_What this task involves:_
Print the first line of the material below and each line after it, exactly as written, ending with the line that contains "brace_high = [arm_x, pole_axis".
* begin Dataset rows *
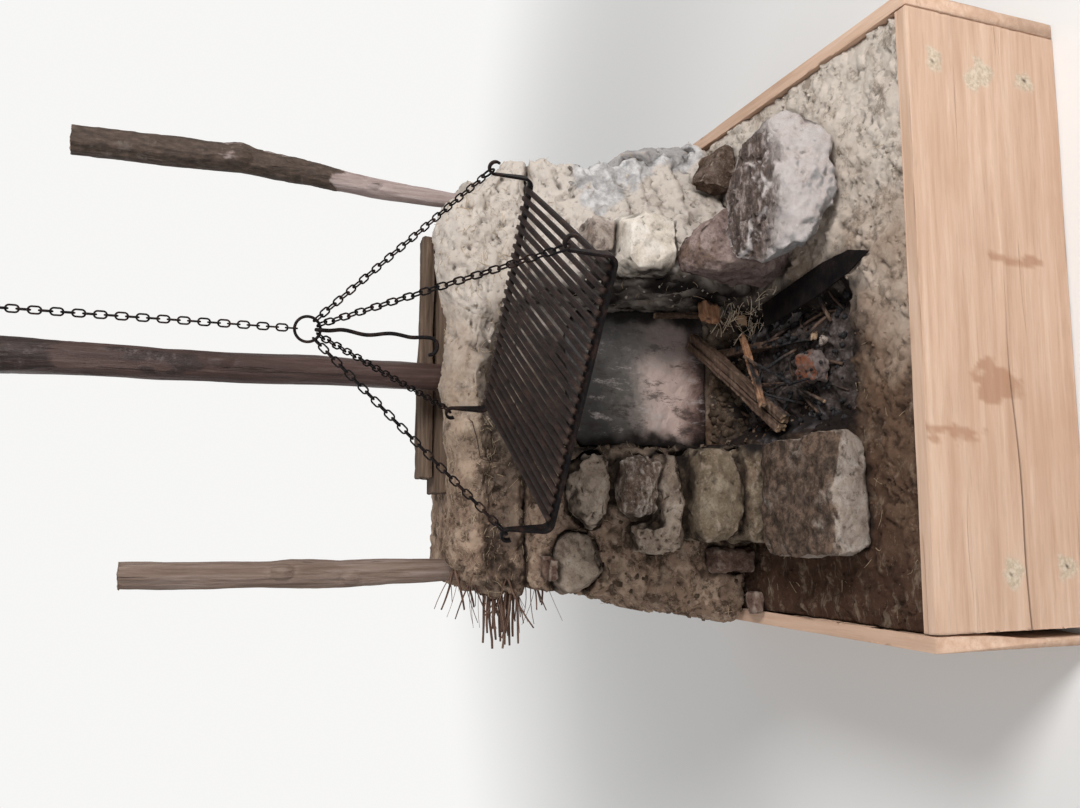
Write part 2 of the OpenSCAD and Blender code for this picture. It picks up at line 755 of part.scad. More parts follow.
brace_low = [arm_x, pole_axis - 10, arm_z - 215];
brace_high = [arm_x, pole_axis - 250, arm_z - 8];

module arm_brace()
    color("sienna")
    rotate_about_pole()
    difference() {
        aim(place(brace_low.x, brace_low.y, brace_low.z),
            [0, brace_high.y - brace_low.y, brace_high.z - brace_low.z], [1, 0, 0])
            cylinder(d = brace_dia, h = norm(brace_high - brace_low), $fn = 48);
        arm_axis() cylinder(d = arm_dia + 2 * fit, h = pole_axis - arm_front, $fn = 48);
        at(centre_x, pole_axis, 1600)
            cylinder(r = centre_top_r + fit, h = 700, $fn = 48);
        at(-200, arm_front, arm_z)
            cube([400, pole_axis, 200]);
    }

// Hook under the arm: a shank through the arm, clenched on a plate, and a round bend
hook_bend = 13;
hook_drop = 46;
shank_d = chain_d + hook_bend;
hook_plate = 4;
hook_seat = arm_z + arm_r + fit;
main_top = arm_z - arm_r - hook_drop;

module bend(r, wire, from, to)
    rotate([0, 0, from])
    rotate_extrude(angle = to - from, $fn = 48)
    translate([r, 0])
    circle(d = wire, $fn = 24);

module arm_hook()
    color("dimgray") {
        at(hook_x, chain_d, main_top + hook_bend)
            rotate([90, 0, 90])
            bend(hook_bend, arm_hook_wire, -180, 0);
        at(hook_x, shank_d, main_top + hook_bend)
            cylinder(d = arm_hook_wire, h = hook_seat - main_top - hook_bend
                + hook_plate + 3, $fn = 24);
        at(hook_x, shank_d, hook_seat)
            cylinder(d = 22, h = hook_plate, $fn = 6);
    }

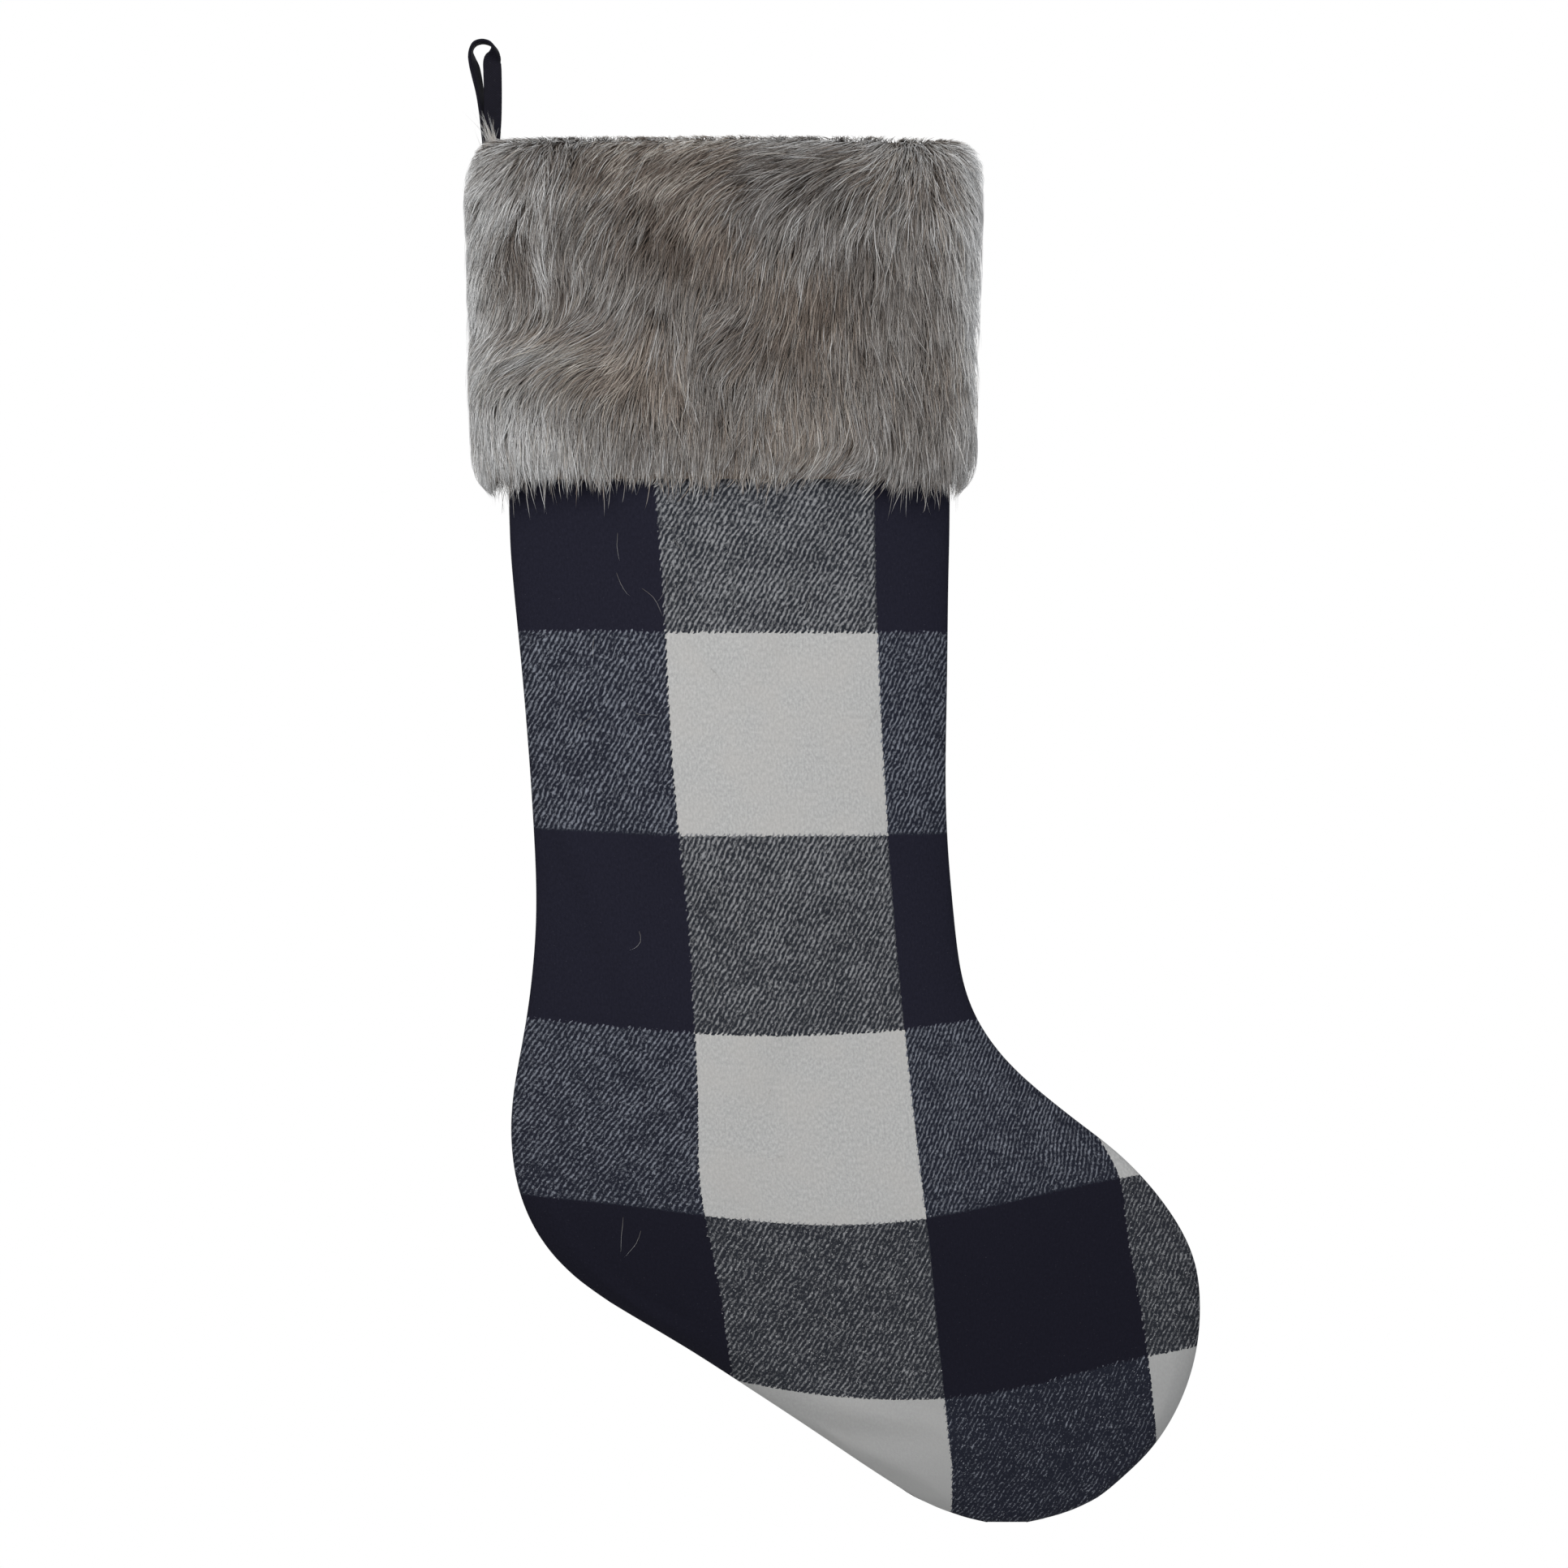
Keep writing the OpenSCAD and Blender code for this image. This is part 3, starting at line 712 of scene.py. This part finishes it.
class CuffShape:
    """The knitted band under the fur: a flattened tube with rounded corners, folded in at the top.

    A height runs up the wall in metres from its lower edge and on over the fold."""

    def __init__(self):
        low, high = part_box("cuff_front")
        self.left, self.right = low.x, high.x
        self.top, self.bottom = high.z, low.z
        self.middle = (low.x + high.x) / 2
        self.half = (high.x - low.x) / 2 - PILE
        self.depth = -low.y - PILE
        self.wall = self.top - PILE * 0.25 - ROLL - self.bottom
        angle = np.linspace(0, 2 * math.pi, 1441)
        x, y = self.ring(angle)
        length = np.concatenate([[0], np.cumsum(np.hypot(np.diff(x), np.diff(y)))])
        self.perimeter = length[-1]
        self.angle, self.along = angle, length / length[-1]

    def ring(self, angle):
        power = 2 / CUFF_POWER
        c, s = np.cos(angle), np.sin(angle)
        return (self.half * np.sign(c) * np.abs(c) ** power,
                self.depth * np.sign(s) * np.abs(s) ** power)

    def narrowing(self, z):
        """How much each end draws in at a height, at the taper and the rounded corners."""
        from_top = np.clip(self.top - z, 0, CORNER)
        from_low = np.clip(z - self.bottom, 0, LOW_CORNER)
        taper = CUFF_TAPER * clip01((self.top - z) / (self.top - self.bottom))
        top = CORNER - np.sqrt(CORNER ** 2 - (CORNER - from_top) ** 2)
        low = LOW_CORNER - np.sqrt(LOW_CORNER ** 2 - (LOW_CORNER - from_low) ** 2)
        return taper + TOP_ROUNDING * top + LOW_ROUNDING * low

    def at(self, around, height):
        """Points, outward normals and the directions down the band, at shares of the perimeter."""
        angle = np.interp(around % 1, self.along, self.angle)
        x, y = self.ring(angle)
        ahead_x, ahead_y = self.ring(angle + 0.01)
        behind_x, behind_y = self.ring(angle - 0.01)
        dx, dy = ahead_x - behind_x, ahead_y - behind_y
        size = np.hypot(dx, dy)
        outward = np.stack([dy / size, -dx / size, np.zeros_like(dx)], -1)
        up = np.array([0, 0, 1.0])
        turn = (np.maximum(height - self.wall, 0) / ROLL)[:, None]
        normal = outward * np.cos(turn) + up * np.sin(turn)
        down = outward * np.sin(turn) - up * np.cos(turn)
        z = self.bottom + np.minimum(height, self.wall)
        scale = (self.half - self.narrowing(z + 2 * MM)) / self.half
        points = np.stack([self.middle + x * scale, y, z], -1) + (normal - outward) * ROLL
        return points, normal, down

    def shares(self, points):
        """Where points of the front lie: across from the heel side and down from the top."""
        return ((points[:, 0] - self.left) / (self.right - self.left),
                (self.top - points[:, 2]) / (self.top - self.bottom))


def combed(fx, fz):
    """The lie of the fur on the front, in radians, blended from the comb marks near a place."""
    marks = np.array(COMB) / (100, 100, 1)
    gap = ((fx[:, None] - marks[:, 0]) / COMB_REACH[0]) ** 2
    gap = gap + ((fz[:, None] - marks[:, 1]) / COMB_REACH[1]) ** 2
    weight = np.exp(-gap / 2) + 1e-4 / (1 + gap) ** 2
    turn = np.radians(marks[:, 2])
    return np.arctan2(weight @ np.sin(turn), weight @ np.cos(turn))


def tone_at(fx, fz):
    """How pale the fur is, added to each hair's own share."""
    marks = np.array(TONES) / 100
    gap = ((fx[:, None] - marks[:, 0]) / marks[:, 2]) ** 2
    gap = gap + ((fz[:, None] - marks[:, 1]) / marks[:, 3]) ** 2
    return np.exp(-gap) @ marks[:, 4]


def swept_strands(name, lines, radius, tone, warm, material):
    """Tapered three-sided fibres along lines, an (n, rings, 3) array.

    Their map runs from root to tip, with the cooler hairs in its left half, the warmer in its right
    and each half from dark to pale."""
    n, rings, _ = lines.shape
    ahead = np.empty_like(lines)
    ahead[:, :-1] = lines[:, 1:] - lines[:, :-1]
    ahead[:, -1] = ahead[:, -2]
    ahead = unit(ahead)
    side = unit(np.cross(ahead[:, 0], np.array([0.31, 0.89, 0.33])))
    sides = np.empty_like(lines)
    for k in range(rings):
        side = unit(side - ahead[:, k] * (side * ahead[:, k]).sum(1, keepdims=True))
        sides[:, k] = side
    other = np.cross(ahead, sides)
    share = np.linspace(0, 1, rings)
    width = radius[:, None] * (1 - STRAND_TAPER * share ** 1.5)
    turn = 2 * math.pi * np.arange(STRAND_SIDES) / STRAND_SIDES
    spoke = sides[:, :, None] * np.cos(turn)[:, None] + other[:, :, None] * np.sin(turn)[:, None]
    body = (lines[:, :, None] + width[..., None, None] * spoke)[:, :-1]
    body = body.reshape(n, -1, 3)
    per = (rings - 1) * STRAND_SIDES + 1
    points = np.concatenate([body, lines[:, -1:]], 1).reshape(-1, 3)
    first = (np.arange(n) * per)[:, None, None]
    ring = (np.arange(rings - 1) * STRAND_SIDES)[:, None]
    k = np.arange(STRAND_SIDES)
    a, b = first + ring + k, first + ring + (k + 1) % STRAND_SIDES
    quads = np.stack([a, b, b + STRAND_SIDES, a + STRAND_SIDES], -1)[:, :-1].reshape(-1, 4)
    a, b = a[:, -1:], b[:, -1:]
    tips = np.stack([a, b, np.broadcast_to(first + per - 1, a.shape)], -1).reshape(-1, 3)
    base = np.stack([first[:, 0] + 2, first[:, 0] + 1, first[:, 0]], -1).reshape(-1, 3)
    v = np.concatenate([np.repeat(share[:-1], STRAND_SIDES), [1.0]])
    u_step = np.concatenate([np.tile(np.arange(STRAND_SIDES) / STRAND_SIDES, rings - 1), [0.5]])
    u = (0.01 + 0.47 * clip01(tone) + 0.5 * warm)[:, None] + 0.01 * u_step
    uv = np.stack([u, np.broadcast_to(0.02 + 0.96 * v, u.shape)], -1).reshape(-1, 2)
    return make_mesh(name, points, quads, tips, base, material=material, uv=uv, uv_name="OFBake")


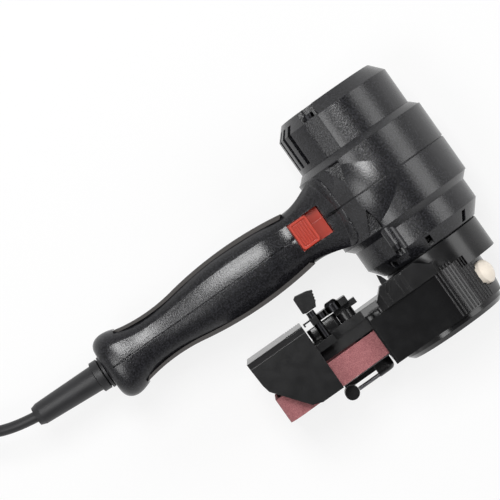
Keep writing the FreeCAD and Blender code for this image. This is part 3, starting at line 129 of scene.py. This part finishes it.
* end Dataset rows *
_Answer to this exercise:_
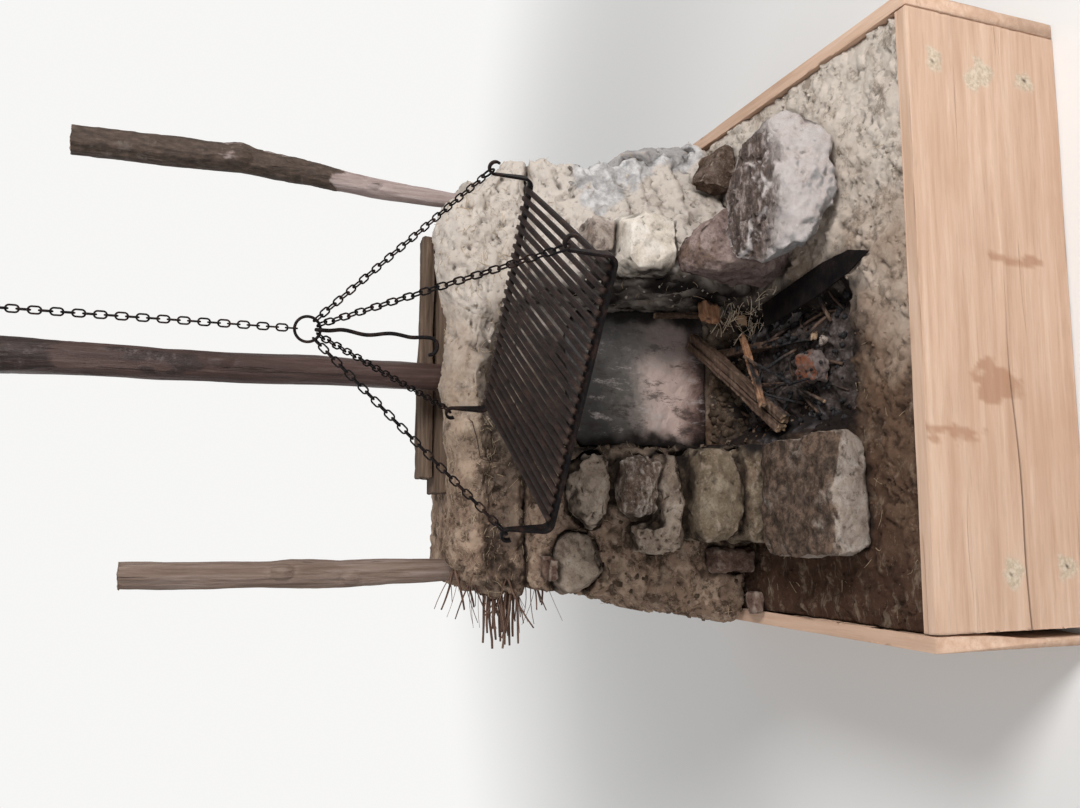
Write part 2 of the OpenSCAD and Blender code for this picture. It picks up at line 755 of part.scad. More parts follow.
brace_low = [arm_x, pole_axis - 10, arm_z - 215];
brace_high = [arm_x, pole_axis - 250, arm_z - 8];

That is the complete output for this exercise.